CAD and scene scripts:
= = = = =

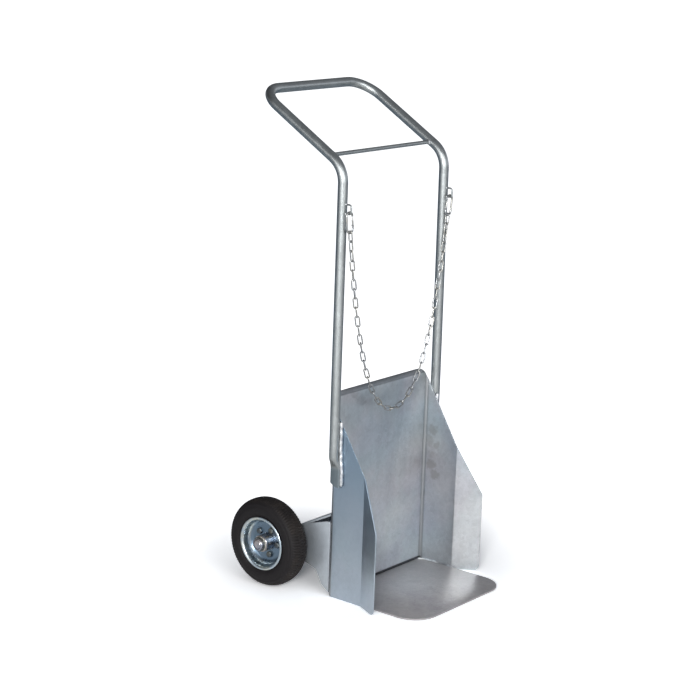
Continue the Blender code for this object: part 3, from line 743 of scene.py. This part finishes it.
def hook_frame(side):
    """Top contact point of a snap hook, unit vectors down it and inwards, and its oval's middle."""
    top = Vector((side * tube_x(EYE_Z), swing.y, swing.z))
    down = Vector((-side * math.sin(HOOK_TILT), 0, -math.cos(HOOK_TILT)))
    inward = Vector((-side * math.cos(HOOK_TILT), 0, math.sin(HOOK_TILT)))
    return top, down, inward, top + down * (HOOK_L / 2)


def snap_hook(side, label, mat):
    """Oval wire hook, open on its inner side, with the gate's pin through its lower end."""
    _, down, inward, middle = hook_frame(side)
    r, straight = HOOK_HALF_W, HOOK_L / 2 - HOOK_HALF_W
    end = GATE_HALF + GATE_GAP
    path = [middle + inward * r - down * end]
    for sign in (-1, 1):
        for k in range(19):
            t = math.pi * k / 18
            path.append(middle + down * (sign * (straight + r * math.sin(t)))
                        - inward * (sign * r * math.cos(t)))
    path.append(middle + inward * r + down * end)
    swell = [0.85] + [1.0] * (len(path) - 2) + [0.85]
    shape = sweep(path, Y, HOOK_WIRE, 16, swell=swell)
    pivot = gate_foot(side)
    rivet = ((0.0018, 0.0011), (0.0021, 0.0019), (0.0025, 0.0018), (0.0028, 0.0009))
    for way in (-1, 1):
        skin([circle(pivot + Y * (way * out), X, Z, radius, 14) for out, radius in rivet], bm=shape)
    piece("snap_hook_wire_" + label, shape, mat, "chain", ["snap_hook_" + label])


def gate_foot(side):
    return Vector(joint("gate_left_open" if side < 0 else "gate_right_open")["pos_m"])


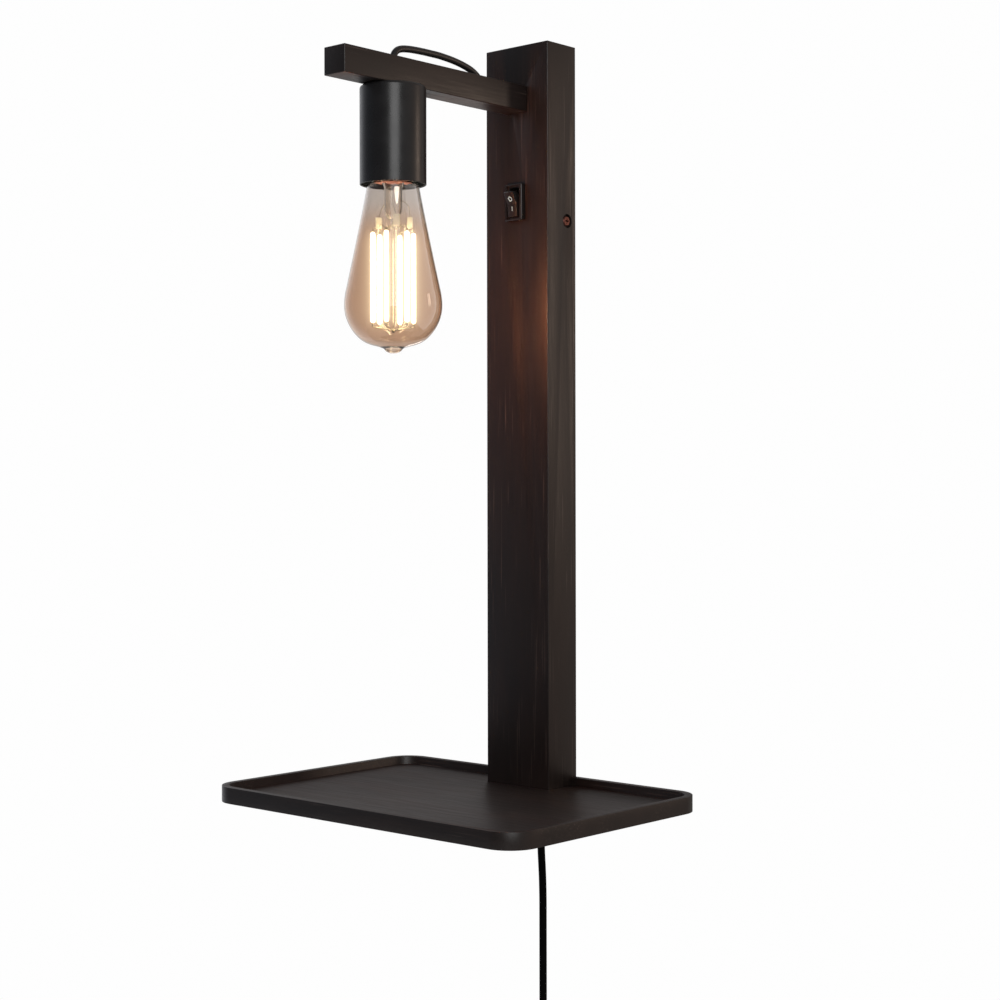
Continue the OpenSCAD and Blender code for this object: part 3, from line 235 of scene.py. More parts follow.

= = = = =

- Request: Select all lines in the listing that include the word "code".

- Final result:
Continue the Blender code for this object: part 3, from line 743 of scene.py. This part finishes it.
Continue the OpenSCAD and Blender code for this object: part 3, from line 235 of scene.py. More parts follow.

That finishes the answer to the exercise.